Until he can operate an electric drill and go to Home Depot, I’m enjoying the idea of a mattress on the floor. A comforter to be sacrificed to the gods of urine stains. Some books, some bins, a laundry hamper. I’m calling it The White-Collar Prison Collection: simple, contemporary, no-hassle.

And it works well with the meal plan I’ve implemented.

This has been another episode of Mom TV Cribs.

Stay tuned next week for a look inside Suri’s Moulin Rouge-themed boudoir.

———- 

LOVE IT! Ya see? I told you she’s funny! Now go…go now and visit The Flying Chalupa at her pad. I know you want more.

And so it goes…

Comments

  1. Yay! I'm the first commenter! Can I just say how THRILLED I am to be here? It's funny that you were nervous to ask...because I was nervous to contribute! I mean...this is Mommy of a Monster we're talkin' about! You are one of the sweetest ladies out there and I'm proud to call you my bloggy bud. Thanks again!
  2. OMG! This is hilarious! I love her writing and sense of humor! What a fabulous way to start my day! I'm heading over to her place to check it out. ;)
  3. We may need a threesome with her because I'm ALl kinds of crushing on Tarj.

    Excellent choice, the prison theme. Don't worry about him being out of the cage though. They only get up and mosey about for a few months. Maybe 6. But that's it.
  4. this is awesome and funny and sheds a light on things like only the Chalupa can!

    i'm pretty sure no kiddie bedding companies will want Tarja to head up their catalog division...
  5. I'm actually pretty sure that The Little Egoist collection is one I've actually seen implemented in bedrooms near me.

    Just not my son's, obviously. Because he's got a big enough head already.
  6. Lori @ In Pursuit of Martha Points says:
    Brilliant as always.

    I myself aspired to the "quest for cash" bedroom series, where every item has its value prominently displayed, along with pictures of what COULD have been had for a slightly greater investment. Simultaneously teaches the value of a dollar and dissatisfaction with what you have, thereby instilling a work harder, earn more mentality.

    Or possibly, a sense of defeatism leading to gas station heists.
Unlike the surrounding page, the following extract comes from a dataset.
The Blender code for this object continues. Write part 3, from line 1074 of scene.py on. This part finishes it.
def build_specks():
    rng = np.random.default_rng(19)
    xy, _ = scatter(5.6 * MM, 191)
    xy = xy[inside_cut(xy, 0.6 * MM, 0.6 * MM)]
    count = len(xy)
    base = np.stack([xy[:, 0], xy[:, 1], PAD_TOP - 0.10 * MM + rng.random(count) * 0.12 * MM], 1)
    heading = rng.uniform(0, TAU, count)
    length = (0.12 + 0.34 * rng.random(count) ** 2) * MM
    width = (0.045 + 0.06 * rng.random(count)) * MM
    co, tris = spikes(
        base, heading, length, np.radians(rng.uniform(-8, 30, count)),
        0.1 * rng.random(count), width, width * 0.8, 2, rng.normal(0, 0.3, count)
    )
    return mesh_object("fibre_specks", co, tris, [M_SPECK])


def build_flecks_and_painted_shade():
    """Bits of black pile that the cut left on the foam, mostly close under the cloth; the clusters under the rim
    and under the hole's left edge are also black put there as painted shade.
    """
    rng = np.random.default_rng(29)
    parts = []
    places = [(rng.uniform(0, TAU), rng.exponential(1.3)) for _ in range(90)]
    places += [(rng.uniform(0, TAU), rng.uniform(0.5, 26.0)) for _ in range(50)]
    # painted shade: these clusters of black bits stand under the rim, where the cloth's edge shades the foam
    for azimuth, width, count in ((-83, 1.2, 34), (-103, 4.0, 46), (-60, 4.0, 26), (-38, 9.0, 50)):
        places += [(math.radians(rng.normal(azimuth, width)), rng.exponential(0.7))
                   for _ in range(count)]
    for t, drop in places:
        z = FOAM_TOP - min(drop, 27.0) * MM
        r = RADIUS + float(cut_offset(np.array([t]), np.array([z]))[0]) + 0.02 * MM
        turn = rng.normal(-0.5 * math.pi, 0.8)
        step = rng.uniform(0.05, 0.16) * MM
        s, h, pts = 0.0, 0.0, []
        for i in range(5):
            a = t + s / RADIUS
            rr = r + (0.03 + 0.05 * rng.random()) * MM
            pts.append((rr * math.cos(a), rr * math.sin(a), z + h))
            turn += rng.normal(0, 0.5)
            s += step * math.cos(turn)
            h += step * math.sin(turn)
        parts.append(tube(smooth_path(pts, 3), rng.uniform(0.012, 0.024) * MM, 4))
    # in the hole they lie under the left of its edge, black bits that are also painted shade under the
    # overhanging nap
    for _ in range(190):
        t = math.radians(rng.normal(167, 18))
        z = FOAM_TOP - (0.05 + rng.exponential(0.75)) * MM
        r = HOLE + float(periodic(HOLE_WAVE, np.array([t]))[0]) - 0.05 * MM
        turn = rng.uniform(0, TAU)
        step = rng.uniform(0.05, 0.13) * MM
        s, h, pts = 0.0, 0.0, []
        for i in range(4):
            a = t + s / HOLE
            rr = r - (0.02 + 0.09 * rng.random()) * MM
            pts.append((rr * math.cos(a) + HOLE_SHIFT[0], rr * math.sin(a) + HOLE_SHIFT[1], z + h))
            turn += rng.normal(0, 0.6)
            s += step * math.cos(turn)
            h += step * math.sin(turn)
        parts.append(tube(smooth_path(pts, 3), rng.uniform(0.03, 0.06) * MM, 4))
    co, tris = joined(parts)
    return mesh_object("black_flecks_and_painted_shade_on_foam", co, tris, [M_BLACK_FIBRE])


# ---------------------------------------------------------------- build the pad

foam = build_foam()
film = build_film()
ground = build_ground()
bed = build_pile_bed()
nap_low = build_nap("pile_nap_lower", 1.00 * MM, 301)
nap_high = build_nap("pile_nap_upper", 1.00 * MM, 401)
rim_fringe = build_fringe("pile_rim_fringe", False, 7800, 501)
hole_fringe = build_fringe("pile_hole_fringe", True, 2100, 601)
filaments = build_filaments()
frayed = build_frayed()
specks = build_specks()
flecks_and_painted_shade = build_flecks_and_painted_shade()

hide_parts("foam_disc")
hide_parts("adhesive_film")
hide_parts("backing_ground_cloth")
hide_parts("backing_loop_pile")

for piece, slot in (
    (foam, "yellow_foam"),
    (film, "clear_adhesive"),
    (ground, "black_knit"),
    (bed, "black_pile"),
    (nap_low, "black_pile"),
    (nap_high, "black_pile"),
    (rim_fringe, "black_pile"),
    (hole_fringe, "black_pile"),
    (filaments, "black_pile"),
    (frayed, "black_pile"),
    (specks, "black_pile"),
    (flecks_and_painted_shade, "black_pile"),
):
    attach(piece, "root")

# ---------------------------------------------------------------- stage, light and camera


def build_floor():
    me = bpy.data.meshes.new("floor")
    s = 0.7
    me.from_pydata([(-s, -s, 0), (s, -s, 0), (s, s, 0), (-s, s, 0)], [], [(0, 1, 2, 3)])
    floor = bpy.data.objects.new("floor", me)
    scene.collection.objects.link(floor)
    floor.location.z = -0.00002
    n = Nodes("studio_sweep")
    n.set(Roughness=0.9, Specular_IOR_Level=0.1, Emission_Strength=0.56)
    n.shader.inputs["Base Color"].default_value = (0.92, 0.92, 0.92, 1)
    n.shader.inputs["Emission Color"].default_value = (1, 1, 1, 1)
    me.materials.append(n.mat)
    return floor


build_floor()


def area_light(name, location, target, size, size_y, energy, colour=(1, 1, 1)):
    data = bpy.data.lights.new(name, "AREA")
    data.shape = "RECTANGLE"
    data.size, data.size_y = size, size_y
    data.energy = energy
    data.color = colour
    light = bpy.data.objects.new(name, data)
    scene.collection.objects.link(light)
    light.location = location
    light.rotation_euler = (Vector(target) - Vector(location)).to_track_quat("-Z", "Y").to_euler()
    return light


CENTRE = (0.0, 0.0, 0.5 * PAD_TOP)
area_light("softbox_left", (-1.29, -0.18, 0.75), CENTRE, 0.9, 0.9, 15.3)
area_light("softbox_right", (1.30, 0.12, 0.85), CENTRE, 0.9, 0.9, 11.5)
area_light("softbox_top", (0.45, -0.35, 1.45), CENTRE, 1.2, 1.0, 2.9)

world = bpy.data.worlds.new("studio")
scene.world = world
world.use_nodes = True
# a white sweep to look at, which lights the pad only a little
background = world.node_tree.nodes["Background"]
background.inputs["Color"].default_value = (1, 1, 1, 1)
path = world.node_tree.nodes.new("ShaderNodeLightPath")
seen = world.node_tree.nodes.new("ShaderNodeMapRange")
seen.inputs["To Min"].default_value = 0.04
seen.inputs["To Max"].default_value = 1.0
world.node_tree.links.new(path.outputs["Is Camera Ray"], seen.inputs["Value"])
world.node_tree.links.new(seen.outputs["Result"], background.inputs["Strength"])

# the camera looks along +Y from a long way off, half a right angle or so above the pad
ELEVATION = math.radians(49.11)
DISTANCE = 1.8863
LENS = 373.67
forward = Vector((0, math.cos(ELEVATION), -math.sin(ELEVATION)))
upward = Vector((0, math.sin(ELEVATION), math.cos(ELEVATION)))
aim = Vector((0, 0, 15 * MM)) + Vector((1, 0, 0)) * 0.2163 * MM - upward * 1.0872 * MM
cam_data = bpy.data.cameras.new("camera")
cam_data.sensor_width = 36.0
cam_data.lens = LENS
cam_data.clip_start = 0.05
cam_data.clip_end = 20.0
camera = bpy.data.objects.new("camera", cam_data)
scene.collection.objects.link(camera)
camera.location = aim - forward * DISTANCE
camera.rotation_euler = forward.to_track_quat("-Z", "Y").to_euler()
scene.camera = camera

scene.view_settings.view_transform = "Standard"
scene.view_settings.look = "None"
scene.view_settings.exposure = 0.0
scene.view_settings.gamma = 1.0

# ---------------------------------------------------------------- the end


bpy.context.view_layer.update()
    But let's think positively!
  7. Love, LOVE Tarja...what a big love-fest we are all having on her behalf today! I support your choice 100% on the White Collar Prison collection, and you too will be happy when you don't hear the THUD at night of a falling-out-of-bed child. Or see the beautiful PBK comforter begin to turn a sad shade of greenish-yellow.

    Once again, the Chaulpa proves that he has not only the funniest mom, but the smartest.
  8. For the Nookworm collection, may I suggest the Sad Bookcase? http://blog.makezine.com/archive/2010/11/sad_bookshelf_is_sad.html

    As for me, when the blissful day comes to kick the dictator out of MY bed, I will opt for a mattress on the floor and one of those toddler sized hamster wheels...bliss!
  9. Hee hee...we had to step into toddler bed mode when my toddler learned how to scale the crib confines. I didn't want to risk a trip to the ER trying to explain that his broken arm was an accident and not because he wanted to watch Yo Gabba for the eleventh upmteenth time. Sigh.
    The worst part past the shopping is keeping them in there. That? Is. TOUGH.
  10. blueviolet says:
    The white prison collection? LMAO!!!!
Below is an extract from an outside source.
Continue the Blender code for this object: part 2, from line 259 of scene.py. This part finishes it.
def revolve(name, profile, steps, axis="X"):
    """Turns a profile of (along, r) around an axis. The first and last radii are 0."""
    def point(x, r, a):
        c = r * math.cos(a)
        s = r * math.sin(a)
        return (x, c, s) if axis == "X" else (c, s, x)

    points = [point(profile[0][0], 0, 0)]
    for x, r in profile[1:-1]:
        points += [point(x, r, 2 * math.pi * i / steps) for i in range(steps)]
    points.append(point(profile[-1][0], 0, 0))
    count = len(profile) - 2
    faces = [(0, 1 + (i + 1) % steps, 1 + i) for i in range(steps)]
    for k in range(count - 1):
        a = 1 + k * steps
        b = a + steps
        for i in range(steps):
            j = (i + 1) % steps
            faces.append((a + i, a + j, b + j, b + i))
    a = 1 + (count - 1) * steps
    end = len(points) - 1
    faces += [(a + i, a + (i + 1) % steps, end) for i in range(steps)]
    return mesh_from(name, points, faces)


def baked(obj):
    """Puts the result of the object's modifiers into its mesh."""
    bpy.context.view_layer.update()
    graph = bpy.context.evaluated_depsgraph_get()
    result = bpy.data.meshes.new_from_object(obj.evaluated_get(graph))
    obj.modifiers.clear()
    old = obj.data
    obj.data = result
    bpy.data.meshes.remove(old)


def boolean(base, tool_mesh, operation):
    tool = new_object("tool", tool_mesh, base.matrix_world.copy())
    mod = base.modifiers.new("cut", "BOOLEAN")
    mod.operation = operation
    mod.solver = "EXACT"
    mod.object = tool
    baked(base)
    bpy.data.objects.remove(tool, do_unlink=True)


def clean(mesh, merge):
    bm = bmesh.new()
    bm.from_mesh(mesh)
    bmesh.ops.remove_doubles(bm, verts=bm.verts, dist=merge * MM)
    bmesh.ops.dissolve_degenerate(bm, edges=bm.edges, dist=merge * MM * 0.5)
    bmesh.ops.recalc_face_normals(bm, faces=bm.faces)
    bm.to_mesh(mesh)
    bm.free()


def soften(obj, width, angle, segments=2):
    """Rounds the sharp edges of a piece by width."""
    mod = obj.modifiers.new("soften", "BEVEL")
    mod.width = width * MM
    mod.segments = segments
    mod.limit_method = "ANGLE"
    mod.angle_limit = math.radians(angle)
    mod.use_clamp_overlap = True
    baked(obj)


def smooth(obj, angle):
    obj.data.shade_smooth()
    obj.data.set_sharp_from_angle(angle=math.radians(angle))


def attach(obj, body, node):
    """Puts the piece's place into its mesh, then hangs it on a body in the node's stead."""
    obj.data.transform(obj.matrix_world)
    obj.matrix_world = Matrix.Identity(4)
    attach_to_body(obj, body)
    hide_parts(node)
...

    She's fabulous and I'll check her blog out!
  11. lol, too funny. Love it.
  12. I myself like the mattress on the floor! Let me tell you...we bought our 3 girls (Natalie being one of them) new beds and dressers, but also their favorite Disney character sleeping bags! They loved those sleeping bags! All 3 girls slept on the floor in those things for I don't know how long, rather than their new beds! I'm telling youl...save your money while longer!
  13. Seriously? I could not decide which line I like best out of that post! If you decide Chalupa isn't quite ready to step up to the entire "White Collar Prison" program; you can always work your way up...
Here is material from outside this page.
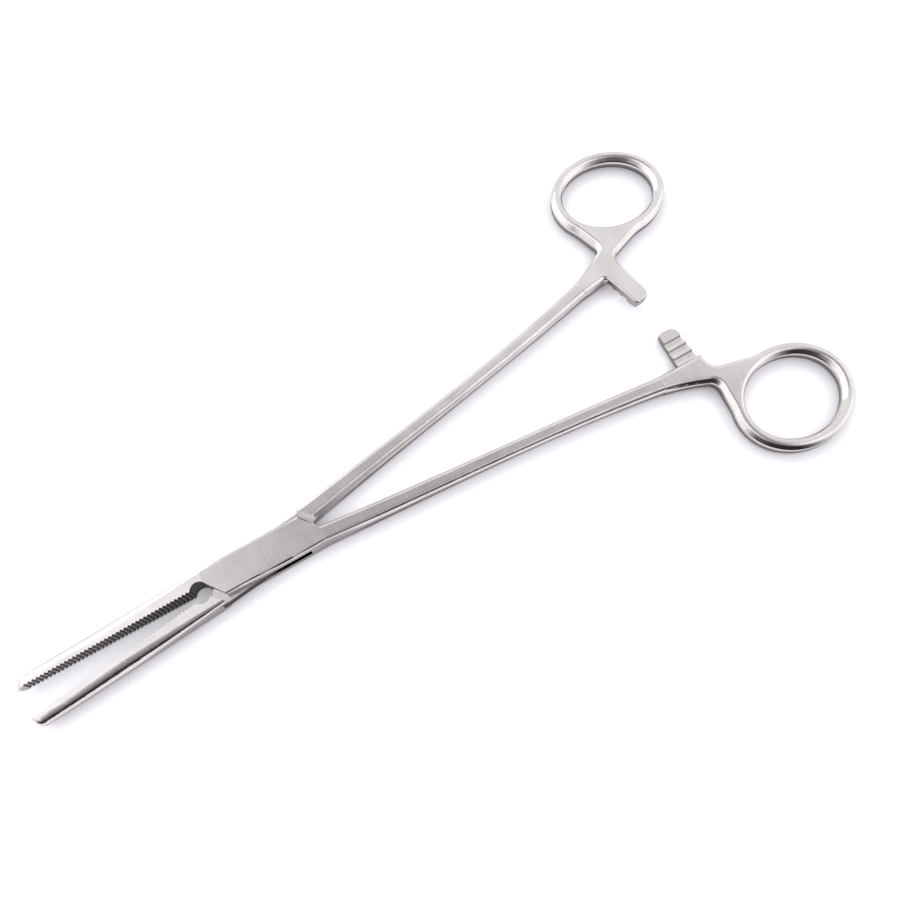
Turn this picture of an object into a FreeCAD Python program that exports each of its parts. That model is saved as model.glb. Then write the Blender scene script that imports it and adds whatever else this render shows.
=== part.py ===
import FreeCAD, Part
import math
import os

import Sketcher

# Hemostat forceps with a box lock, in millimetres.
# Origin: on the pivot axis, on the box's flat bottom face, which is the surface it lies on.
# +X runs towards the finger rings, midway between the two halves, and +Z is up.
# Both halves are drawn closed, with the ring at +Y, the jaw at -Y and the tab's teeth
# underneath. The box half is then turned over about X, and each half is turned about the
# pivot by half of the angle at which the forceps lie open.

SIZES = {
    # how far the forceps lie open, in degrees between the two halves
    "rest_angle": 7.0,
    # box lock
    "box_width": 8.2,
    "box_thickness": 6.0,
    "box_barrel": 0.14,
    "box_end": 13.4,
    "box_edge_round": 0.62,
    "end_slant": 36.0,
    "end_chamfer": 0.25,
    "crotch_gap": 0.35,
    "shoulder_gap": 1.15,
    "shoulder_lap": 0.4,
    "tongue_thickness": 2.1,
    "slot_clearance": 0.05,
    "slot_end": 9.8,
    "tongue_corner": 9.0,
    "tongue_heel": 1.35,
    "tongue_edge_break": 0.15,
    "tongue_root_reach": 1.0,
    "tongue_root_rise": 0.9,
    "tongue_neck_reach": 1.4,
    "tongue_neck_step": 0.5,
    "tongue_side_reach": 0.5,
    "pin_radius": 1.6,
    "pin_clearance": 0.04,
    # shank
    "neck_reach": 103.06,
    "neck_offset": 10.2,
    "neck_width": 4.0,
    "shank_bow": 0.7,
    "shank_waist": 0.6,
    "shank_thinning": 1.55,
    "shank_edge_round": 0.75,
    "neck_edge_round": 1.2,
    "neck_lap": 1.2,
    "neck_step": 0.05,
    "neck_slope": 0.1,
    # finger ring and neck
    "grip_thickness": 4.5,
    "ring_setback": 1.53,
    "ring_clearance": 4.16,
    "ring_length": 29.2,
    "ring_breadth": 23.8,
    "ring_lean": 7.0,
    "wire_width": 2.85,
    "ring_low_turn": 272.0,
    "ring_high_turn": 205.0,
    "ring_lap": 0.05,
    "waist_round": 2.4,
    "waist_step": 0.69,
    "waist_rise": 3.8,
    "waist_dish": 0.35,
    "flare_round": 14.0,
    # ratchet
    "tab_setback": 5.94,
    "tab_width": 5.85,
    "tab_lean": 1.05,
    "tab_lap": 1.5,
    "tab_overlap": 2.05,
    "tab_tip_round": 2.0,
    "tab_toe_round": 0.8,
    "tab_heel_round": 0.9,
    "tab_edge_round": 0.5,
    "tab_gap": 0.1,
    "tab_corner_rise": 2.3,
    "tab_corner_round": 3.2,
    "ratchet_pitch": 2.4,
    "ratchet_depth": 0.6,
    "ratchet_first": 0.75,
    "ratchet_land": 0.02,
    "ratchet_rake": 0.12,
    "ratchet_floor": 0.45,
    "ratchet_teeth": 3,
    # jaw
    "jaw_length": 56.6,
    "jaw_root_width": 3.95,
    "jaw_tip_width": 2.65,
    "jaw_bulge": 0.28,
    "jaw_tip_thickness": 3.6,
    "jaw_tip_gap": 0.02,
    "jaw_root_gap": 0.3,
    "jaw_edge_round": 0.75,
    "jaw_back_round": 2.4,
    "jaw_face_round": 0.08,
    "nose_length": 1.8,
    "relief_reach": 15.3,
    "relief_radius": 2.0,
    "relief_offset": 0.35,
    "serration_pitch": 0.9,
    "serration_depth": 0.36,
    "serration_land": 0.12,
    "serration_count": 43,
    "serration_skim": 0.04,
    "serration_end": 0.9,
    # how far a cutting tool reaches past what it cuts
    "cut_over": 1.5,
}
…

    Get a dog bed and toss it on the floor at the end of the bed. Put a bowl of Cheerios down for night-time snacking and Momma gets extra sleep time!
    I don't recommending caging the child, though. I think there might be laws against that; but whatever. No one reads this? Right?

    Now. Flying back to the Chalupa!!!
  14. The Empress says:
    What is wrong with any of these collections?

    Signed, the empress

    P.ssst..: yes yesyesyes yes to the chalupa. go now. it's what's for blogreading.
  15. Oh lord, that was so funny, oh save me from your wicked humor. Clearly you missed your calling as a PBK copywriter. I have read it twice. I think it may be my favorite. Until your next post.
    Tina @ Three In The Bed
  16. Love it love it love. I definitely need more chalupa in my life!
  17. Booyah's Momma says:
    Crazies-R-Us? Love that place. And I'm eagerly awaiting the next episode of MTV Cribs... ala Chalupa.
  18. Do they make the Egoist collection in California King?
  19. Erin I'm Gonna Kill Him says:
    Wait, we can get a drawbridge?? Let's add a moat. That would keep them in. Let's see what Mariah Carey does on her episode of Cribs before we redecorate.